A friendly Huntington employee -- the library's volunteers and staff have been unfailingly pleasant so far -- is counting the number of people walking in.

I ask him about the signs and his open expression turns to a slight smile.

He says the signs are indeed official, put there by the City of San Marino, and they are indeed temporary, only there when the great unwashed or just the non-ridiculously wealthy want to take a stroll through the gardens on a sunny day.

The employee says in careful terms, but still with an amused expression, that the locals have a lot of money and so they have influence with the city. He adds that the local government has a lot of community meetings.
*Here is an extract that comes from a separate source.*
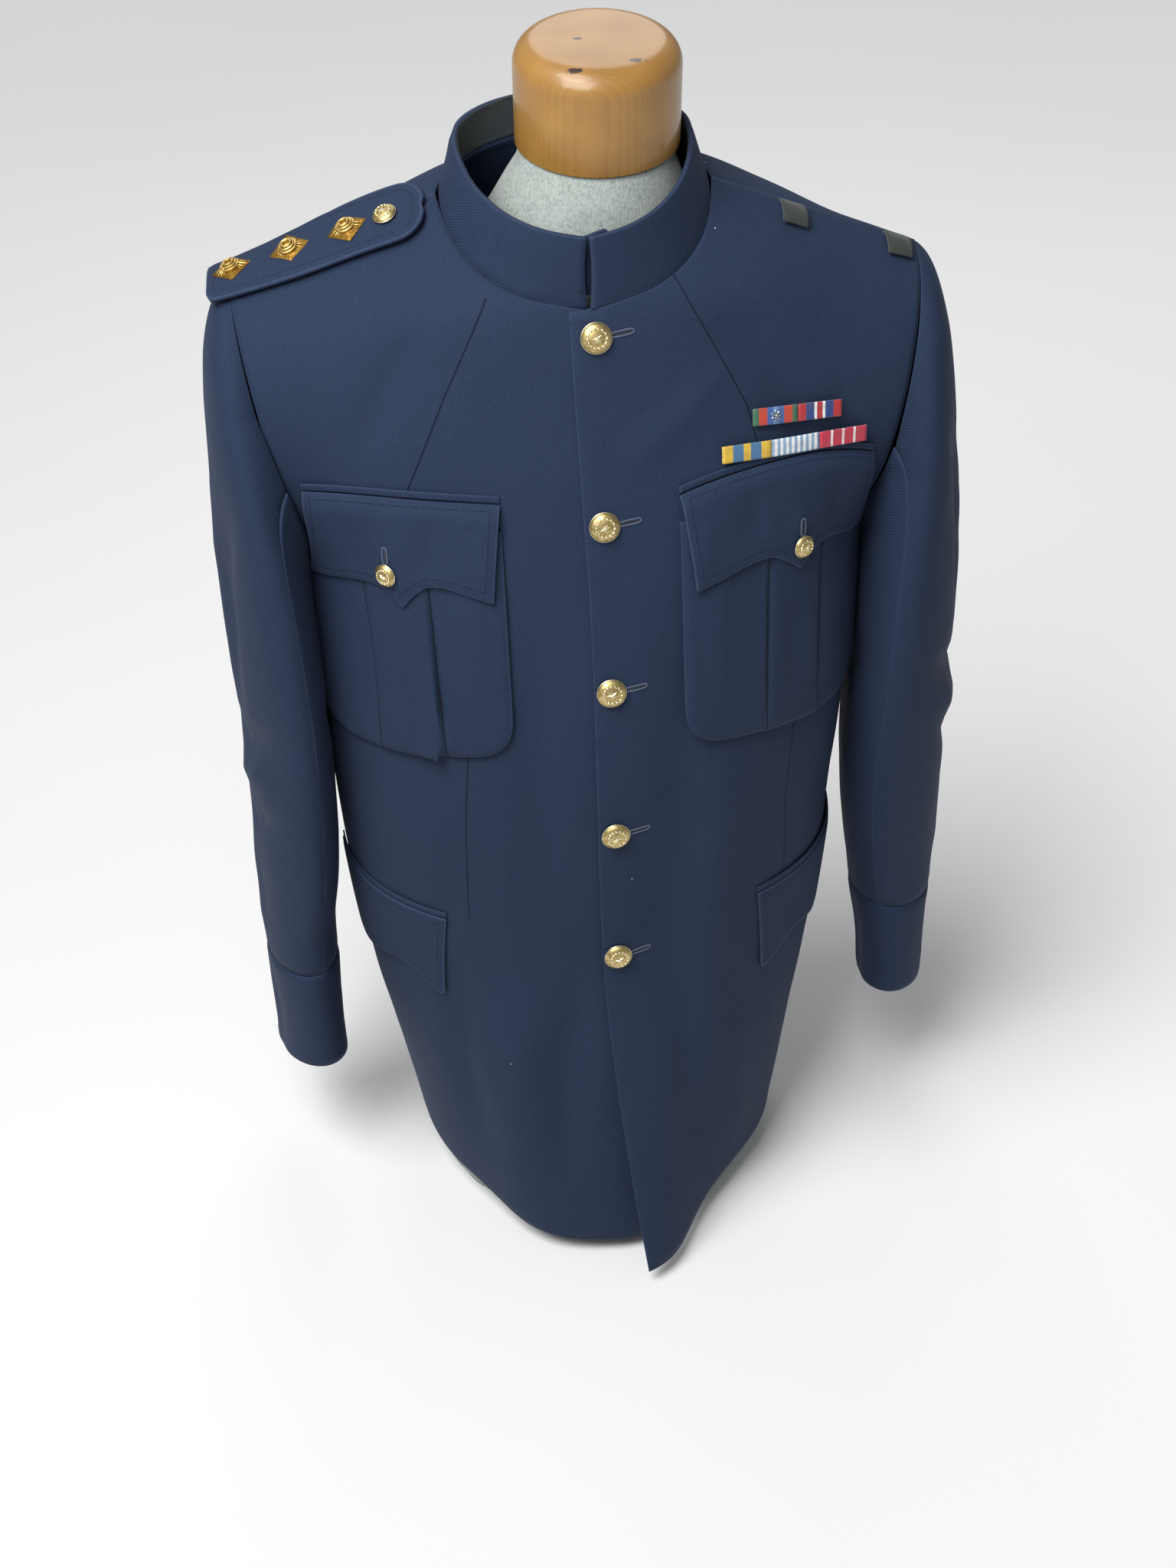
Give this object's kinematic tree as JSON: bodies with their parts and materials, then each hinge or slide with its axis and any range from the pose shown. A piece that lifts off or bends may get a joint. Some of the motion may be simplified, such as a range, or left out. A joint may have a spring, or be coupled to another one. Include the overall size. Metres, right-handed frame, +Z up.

So streets that are public, owned by the public and paid for by the public of California and the nation, are nevertheless treated as the private property of those who live alongside them. Because the rich do not like the rest of us that much, especially our presence anywhere on public ways close to where they live.

The amazing thing, because I have seen it plenty of times, is that the city officials don't stand up to it. They serve their masters.

But of course we and a true flood of people are walking onto the grounds once owned by the family of a fabulously wealthy railroad tycoon. And the gardens are definitely open to the public which is all over the place, speaking Chinese, Korean, Russian and of course a smattering of English, walking through the rose gardens, snuggling on benches, playing with the carp.

I had been almost forced a couple weeks ago to visit the Huntington, which is just a few blocks from my apartment in Pasadena -- funny thing, I had avoided going for years because I heard you had to make a parking reservation and the whole thing just sounded so uptight.

But none of that was true and $120 got me a year-round pass for two.

On Saturday, I wanted to check out the current exhibition, which included a chest of drawers for a woman who was killed by French soldiers allied with local Indians. Nearby is the painting of a serious, busty woman who is known, we are told, for having been courted by Andrew Jackson before he "withdrew his attention."

Another painting depicts a snow sleigh turned on its side in front of a tavern, with a man and woman spilled out. On the ground in front of their out-stretched hands is a bottle and a newspaper, clearly titled the Pittsburgh Gazette.

The explanation on the wall says the painter despised the Gazette because of its editorial position advocating compromise with the South during the Civil War.

The true objective of the day trip is a little café in the Chinese Garden where we can have a beer next to a little lake. As the tables fall into shadow and the day wanes, a brightly colored male duck starts bobbing his head rapidly, all the way up and down, as though spring-loaded, while a dun-colored female does the same.

Quick as you please, he paddles around behind her and practically drowns her as he does a rapid and frenetic bit of business. Immediately afterwards, he stretches his full torso up out of the water and spreads his colorful wings wide. Another male paddles straight over and also spreads his wings, as the female demurely swims away.

On the way out, a fit, blonde woman walking in front of us explains to her early college-age son and his three friends that Henry Huntington first bought the grounds from a rancher, then built the enormous residence, and then built the library to house his books and artwork.

Leland Stanford, she continued, was also made rich through the railroads. He and his wife Jane established the university for the youth of California after their son died at a young age.

Jane was "very emancipated," she tells the boys, and as a result the university admitted women from the time it opened, which was very uncommon at the time. She added that the school was a pioneer in the development of moving pictures and it was at Stanford that it was proved that a horse does not touch the ground when in mid-gallop.

That was the only part where the boys seemed interested.

As we walked back along the street to our car, at the end of a beautiful, sunny day, I noticed that all the no-parking signs were gone. They were no longer needed, the public was leaving.